Your task is to write out the complete listing exactly as it is shown.

# INFORMATION SHOWN
*****

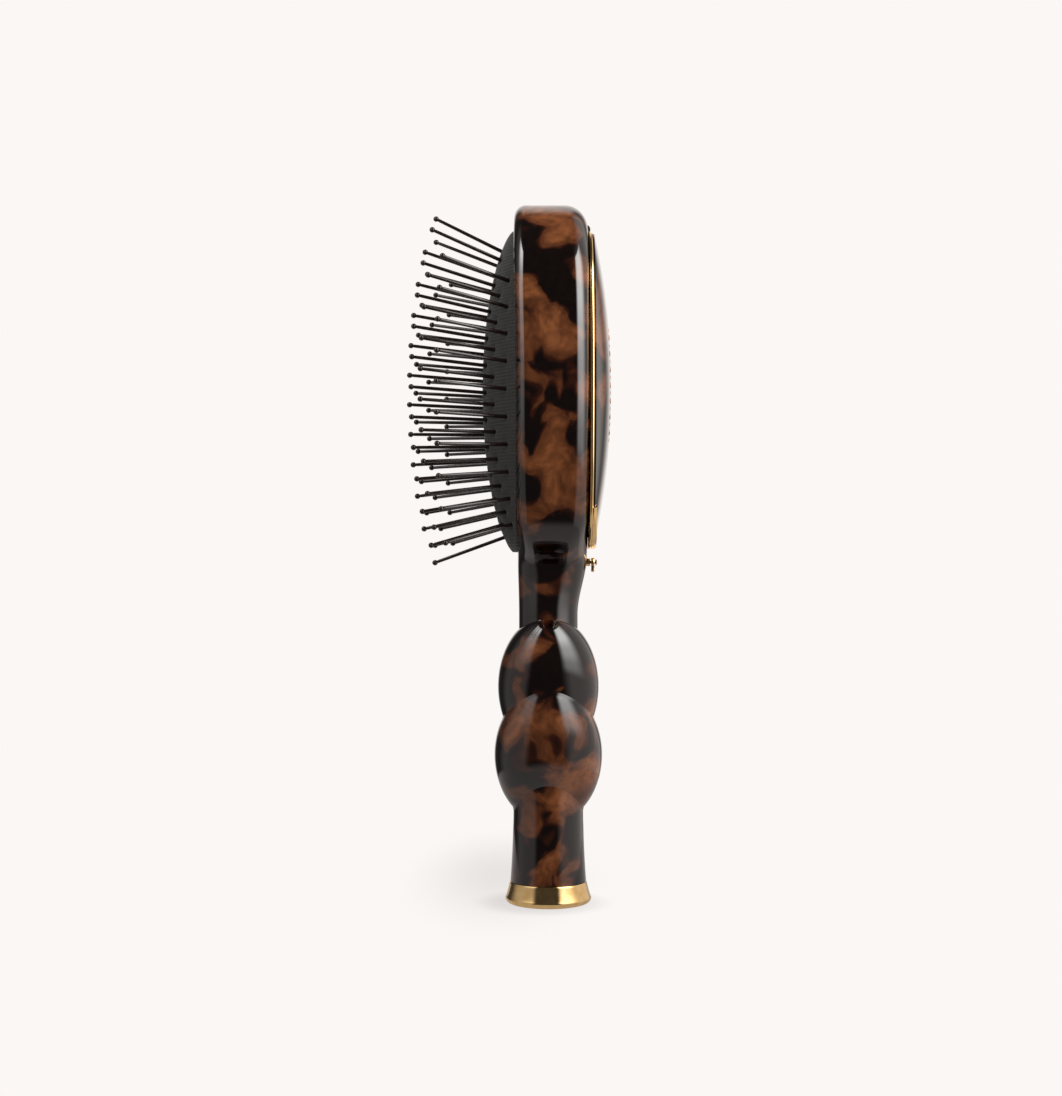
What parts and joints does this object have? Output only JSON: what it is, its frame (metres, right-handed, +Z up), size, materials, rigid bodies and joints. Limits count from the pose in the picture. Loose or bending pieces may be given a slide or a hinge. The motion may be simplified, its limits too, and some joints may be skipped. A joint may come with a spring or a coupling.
{
  "type": "vanity hairbrush",
  "caption": "Upright oval hairbrush in mottled acetate with a domed pin cushion, a lobed handle on a flared brass foot and a hinged back lid over a mirror.",
  "frame": {"origin": "centre of the flat bottom of the foot", "axes": "+Z up along the handle, -X towards the pins, +X towards the back lid, Y across the head"},
  "size_m": [0.0586, 0.062, 0.1996],
  "materials": {
    "acetate": "polished, mottled dark brown and amber",
    "brass": "polished",
    "steel": "plain",
    "cushion_rubber": "matte with a fine rib",
    "pins": "glossy",
    "mirror": "silvered glass",
    "card": "matte card",
    "velvet": "short pile"
  },
  "bodies": {
    "brush": {"brush_body": "acetate", "foot_cap": "brass", "foot_stud": "steel", "cushion_pad": "cushion_rubber", "pin_row_1": "pins", "pin_row_2": "pins", "pin_row_3": "pins", "pin_row_4": "pins", "pin_row_5": "pins", "pin_row_6": "pins", "pin_row_7": "pins", "mirror_backing": "card", "mirror_glass": "mirror", "mirror_bezel": "brass", "hinge_leaf_body": "brass", "hinge_pin": "steel", "body_leaf_screw_left": "steel", "body_leaf_screw_right": "steel", "latch_collar": "brass", "latch_rivet": "brass"},
    "lid": {"lid_shell": "acetate", "lid_lining": "velvet", "lid_frame": "brass", "lid_finger_lip": "brass", "hinge_leaf_lid": "brass", "lid_leaf_screw_left": "steel", "lid_leaf_screw_right": "steel"},
    "latch": {"latch_hook": "brass"}
  },
  "joints": [
    {"name": "lid_hinge", "type": "hinge", "parent": "brush", "child": "lid", "pos_m": [0.0104, 0, 0.192], "axis": [0, -1, 0], "range_deg": [0, 105]},
    {"name": "latch_turn", "type": "hinge", "parent": "brush", "child": "latch", "pos_m": [0.01275, 0, 0.0975], "axis": [1, 0, 0], "range_deg": [0, 180]}
  ]
}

*****

# COMPLETE OUTPUT
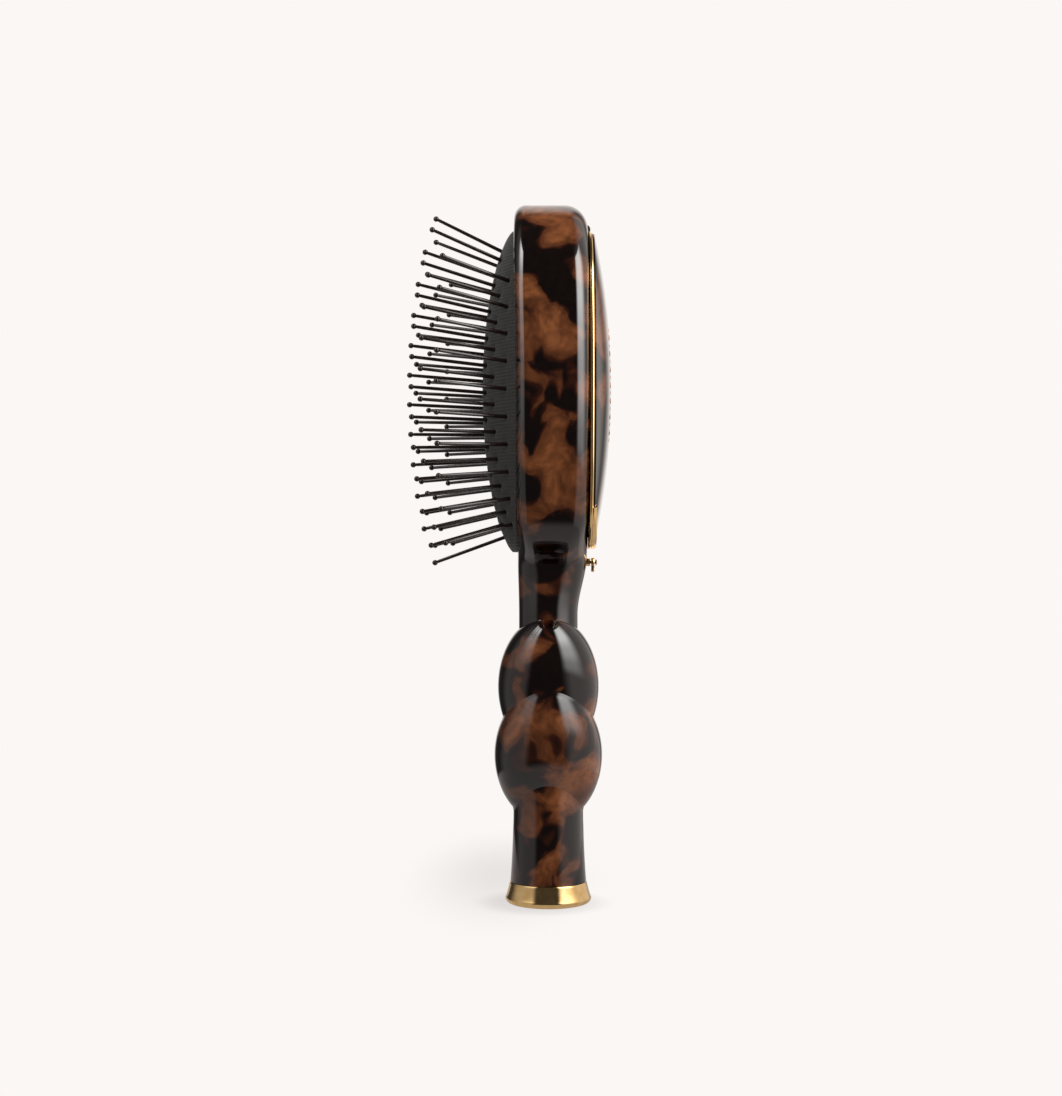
What parts and joints does this object have? Output only JSON: what it is, its frame (metres, right-handed, +Z up), size, materials, rigid bodies and joints. Limits count from the pose in the picture. Loose or bending pieces may be given a slide or a hinge. The motion may be simplified, its limits too, and some joints may be skipped. A joint may come with a spring or a coupling.
{
  "type": "vanity hairbrush",
  "caption": "Upright oval hairbrush in mottled acetate with a domed pin cushion, a lobed handle on a flared brass foot and a hinged back lid over a mirror.",
  "frame": {"origin": "centre of the flat bottom of the foot", "axes": "+Z up along the handle, -X towards the pins, +X towards the back lid, Y across the head"},
  "size_m": [0.0586, 0.062, 0.1996],
  "materials": {
    "acetate": "polished, mottled dark brown and amber",
    "brass": "polished",
    "steel": "plain",
    "cushion_rubber": "matte with a fine rib",
    "pins": "glossy",
    "mirror": "silvered glass",
    "card": "matte card",
    "velvet": "short pile"
  },
  "bodies": {
    "brush": {"brush_body": "acetate", "foot_cap": "brass", "foot_stud": "steel", "cushion_pad": "cushion_rubber", "pin_row_1": "pins", "pin_row_2": "pins", "pin_row_3": "pins", "pin_row_4": "pins", "pin_row_5": "pins", "pin_row_6": "pins", "pin_row_7": "pins", "mirror_backing": "card", "mirror_glass": "mirror", "mirror_bezel": "brass", "hinge_leaf_body": "brass", "hinge_pin": "steel", "body_leaf_screw_left": "steel", "body_leaf_screw_right": "steel", "latch_collar": "brass", "latch_rivet": "brass"},
    "lid": {"lid_shell": "acetate", "lid_lining": "velvet", "lid_frame": "brass", "lid_finger_lip": "brass", "hinge_leaf_lid": "brass", "lid_leaf_screw_left": "steel", "lid_leaf_screw_right": "steel"},
    "latch": {"latch_hook": "brass"}
  },
  "joints": [
    {"name": "lid_hinge", "type": "hinge", "parent": "brush", "child": "lid", "pos_m": [0.0104, 0, 0.192], "axis": [0, -1, 0], "range_deg": [0, 105]},
    {"name": "latch_turn", "type": "hinge", "parent": "brush", "child": "latch", "pos_m": [0.01275, 0, 0.0975], "axis": [1, 0, 0], "range_deg": [0, 180]}
  ]
}